Thank the BBC, then, for their new adaptation of John Buchan’s The Thirty-Nine Steps

TV Much as I love the kinds of period dramas Andrew Davies is renowned for, and how much I like to think of myself as a feminist, isn’t it a tad boring that ninety-nine percent are of them are of, well, a girly vintage? They might well be insanely popular, but surely there are only so many times you can watch girls and boys in corsets and cummerbunds leisurely fall in love over six episodes as such impediments as the class system and cash keep them apart? Do we really need the version of Wuthering Heights ITV are bringing us in the new year?

What about the dozens of adventure novels written around the period and since, most of which haven’t seen the screen for decades? Thank the BBC, then, for their new adaptation of John Buchan’s The Thirty-Nine Steps (which was on last week), precisely the kind of much needed ripping yarn, in which romance though not entirely forgotten didn’t get in the way of a fugitive with vital information about a German invasion being chased through London streets by spies or a picturesque Scottish moor by dozens of police dogs and their master’s whistles.

Loosely based on Buchan’s novel about espionage in the run up to the First World War and borrowing some elements from Hitchcock’s 1935 film version, Lizzie Mickery’s script offered precisely the kind of adventure which seems like a lost art for television, taking advantage of the period’s antiquated phone and transport systems and demonstrating that with the modern world ringed by satellites and saturated with surveillance, the most exciting way to make a thriller is to set it in the past. There’s no better sight than a wanted man fleeing a train from one of the doors and out onto the tracks under a rail bridge. You can’t do that on a Virgin Pendolino.

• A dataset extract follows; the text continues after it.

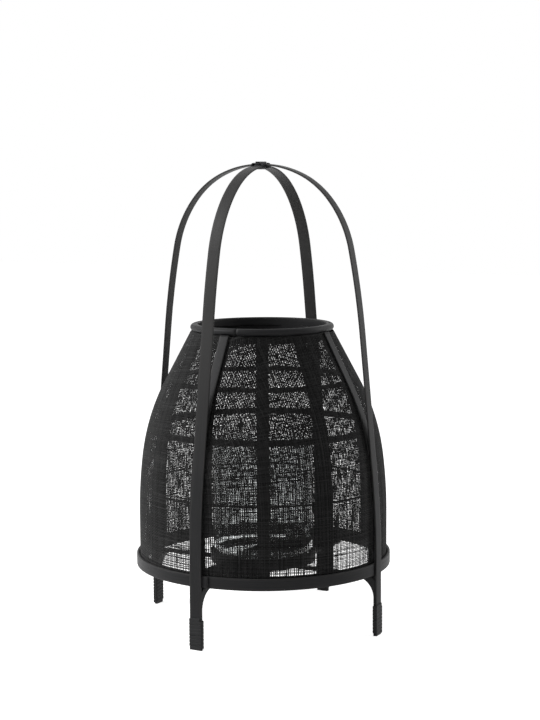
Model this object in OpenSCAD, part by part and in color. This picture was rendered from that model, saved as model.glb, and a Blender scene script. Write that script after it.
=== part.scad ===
// Candle lantern: a bell of open black cloth on a frame of bent bamboo strips, carried by two
// crossed hoops that run over the top as the handle and down to four feet. A loose glass
// cylinder for the candle stands on a board inside.
// Millimetres. Z is up, the floor is Z 0 and the axis of the bell is the Z axis.
// The front leg is at -Y, the right leg at +X.

/* [Hoops] */
// Height of the side hoop's outer face where the hoops cross
hoop_top = 500.4; // [480:0.2:520]
// Radius from the axis to the outer face of the legs at the floor
leg_radius = 141.4; // [141:0.2:144]
// Width of the side hoop's strip
side_w = 11.6; // [9:0.2:14]
// Width of the front hoop's strip
front_w = 14; // [10:0.5:14]
// Thickness of the hoop strips
hoop_t = 1.8; // [1.4:0.1:1.9]
// Height at which the side hoop's legs start to lean in
side_lean_z = 80; // [74:1:90]
// Lean of the side hoop's legs, in degrees
side_lean = 5.5; // [5:0.1:5.8]
// Height at which the front hoop's legs start to lean in
front_lean_z = 84; // [80:1:96]
// Lean of the front hoop's legs, in degrees
front_lean = 8.2; // [7.5:0.1:8.4]

/* [Bell] */
// Radius of the cloth at the foot of the bell
bell_radius = 135.4; // [130:0.2:135.6]
// Height of the bell's lower edge
bell_bottom = 66; // [66:1:70]
// Height of the top of the rim
rim_top = 328.7; // [322:0.1:334]
// Slope of the bell's upper cone from the vertical, in degrees
cone_slope = 27.85; // [26:0.05:28]
// Number of upright ribs
rib_count = 12; // [8:4:12]
// Width of the ribs
rib_w = 13; // [8:0.5:14]
// Thickness of the ribs
rib_t = 2.4; // [1.6:0.1:2.6]
// Thickness of the cloth
cloth_t = 0.9; // [0.6:0.1:0.9]
// Width of the smooth straps over the cloth seams
strap_w = 10.5; // [8:0.5:13]
// Thickness of the straps
strap_t = 1.8; // [1.2:0.1:1.8]

/* [Rings] */
// Height of the two rings at the foot of the bell
base_ring_h = 12.6; // [10:0.2:14]
// Thickness of the outer ring at the foot of the bell
base_ring_t = 3.1; // [2:0.1:3.1]
// Outer radius of the round bead at the rim
bead_radius = 78; // [77:0.5:80]
// Height of the bead at the rim
bead_h = 7.4; // [6:0.1:8]
// Height of the flat band inside the rim
rim_band_h = 16; // [12:0.5:20]
// Heights of the three stiffening rings inside the ribs
inner_ring_z = [151.6, 215.4, 267.4];
// Heights of the strips of those rings
inner_ring_h = [2, 6.6, 5];

/* [Base and glass] */
// Width of the strips that cross under the board
floor_w = 13; // [10:0.5:14]
// Thickness of those strips
floor_t = 1.6; // [1.2:0.1:1.6]
// Width of the board that carries the glass
board_w = 65; // [50:1:80]
// Thickness of the board
board_t = 3; // [2.5:0.5:4]
// Outer radius of the glass cylinder
glass_radius = 54.4; // [50:0.2:58]
// Height of the glass cylinder
glass_h = 130; // [100:1:135]
// Wall of the glass cylinder
glass_wall = 2.6; // [2:0.1:4]
// Thickness of its floor
glass_floor = 5; // [4:0.5:8]
// Height of the seat ring around the foot of the glass
seat_ring_h = 12.6; // [8:0.2:16]

/* [Weave] */
// Openings across each bay between two ribs
cloth_columns = 3; // [1:1:4]
// Width of an opening, as a part of the pitch of the columns
cloth_open = 0.66; // [0.4:0.02:0.8]
// Height of one row of openings, about
cloth_row_h = 20; // [15:1:40]
// Bar of cloth left between two rows
cloth_bar = 5; // [3:0.5:8]

/* [Lashings] */
// Height of the cane lashings on the feet
foot_lash_h = 33; // [25:1:35]
// Thickness of one layer of cane
cane_t = 0.8; // [0.3:0.1:1]
// Side of the square lashing at the crossing
cross_lash_w = 22.5; // [18:0.5:24]

/* [Hidden] */
$fn = 144;

bamboo = [0.17, 0.17, 0.17];
cane = [0.23, 0.23, 0.23];
cloth = [0.1, 0.1, 0.1];
gap = 0.3;                                  // clearance between curved pieces
chord_error = 0.03;                         // how far a bent strip's facets leave its curve
FRONT = -90;
RIGHT = 0;
BACK = 90;
LEFT = 180;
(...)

In rewriting Buchan, Mickery offered some useful historical perspective, wrapping Richard Hannay’s unlikely mission directly with the reasons for the outbreak of the Great War, drawing extraordinary pathos from the inevitability of conflict, and refreshingly didn’t give in to the recent tendency to somehow make the Germans into sympathetic figures, understanding that this kind of story doesn’t work unless the hero is fighting an insurmountable, one dimensional evil -- though it’s a pity that as the face of evil, Patrick Malahide, couldn’t have been given a bit more to do.

But perhaps that would have detracted from Rupert Penry-Jones’s storming turn as Hannay. RP-J is the BBC’s go to man for upper middle class, buttoned up, establishment educated spies. As well as spending three years leading the Spooks, he played real life agent Donald Maclean alongside the rest of the posher members of the Brit pack in Cambridge Spies, and he was absolutely perfect as this man on the run, realistically charming even as he’s chauvinistic, but bringing the required gravitas when outlining the dangers to the country he’s risking his life to combat. An able comedian too -- I don’t think there are many actors of his breed who could have carried off the scene with the ventriloquist's dummy (and yes, I do realise how surreal that sentence looks if you didn’t manage to watch this).

He’s also especially good with the elements of screwball humour Mickery threw in as part of biggest deviation from the book to evoke some of the sexual politics of the era probably in an attempt to balance out the testosterone at the heart of the novel. It was Hitchcock’s invention to give Hannay a female foil to spar with on his journey, and Mickery’s version, suffragette Victoria Sinclair (perhaps inspired by Mary, Hannay’s wife in Buchan’s later novel The Three Hostages) is just mouthy enough to make our hero question his values, but not so shrill as to become the typical stereotype of a women’s libber.

It helps that Sinclair’s played by the film’s real find, the luminous Lydia Leonard, the kind of actress who seems like she’s been doing this kind of thing years but in reality this is probably her big break (assuming enough people were watching). Previously seen in The Line of Beauty, her sardonic delivery reminded me of the leading ladies of classic Hollywood, the likes of Jean Arthur or Claudette Colbert, giving the midsection of the film the feel of one of those old road comedies like It Happened One Night, especially in the bedroom scene, though we never saw Colbert and Clarke Gable get quite that close.

As the film sped credibly to its conclusion, aided by Doctor Who veteran James Hawes’s sprightly direction, Mickery cleverly tied up this apparently extraneous relationship with the main plot, turning the reveal of the mystery of the thirty-nine steps (surprisingly close to Buchan) into an interesting piece of character drama rather than a simple case of spy versus spy. If the final shock seemed a bit gratuitous, at least it offered the chance to finally tie-up the story with the impending conflict suggesting that the BBC isn’t quite yet ready to leave Hannay and Sinclair to their fates. Buchan wrote four more books about Hannay. Perhaps we’ll be seeing those too.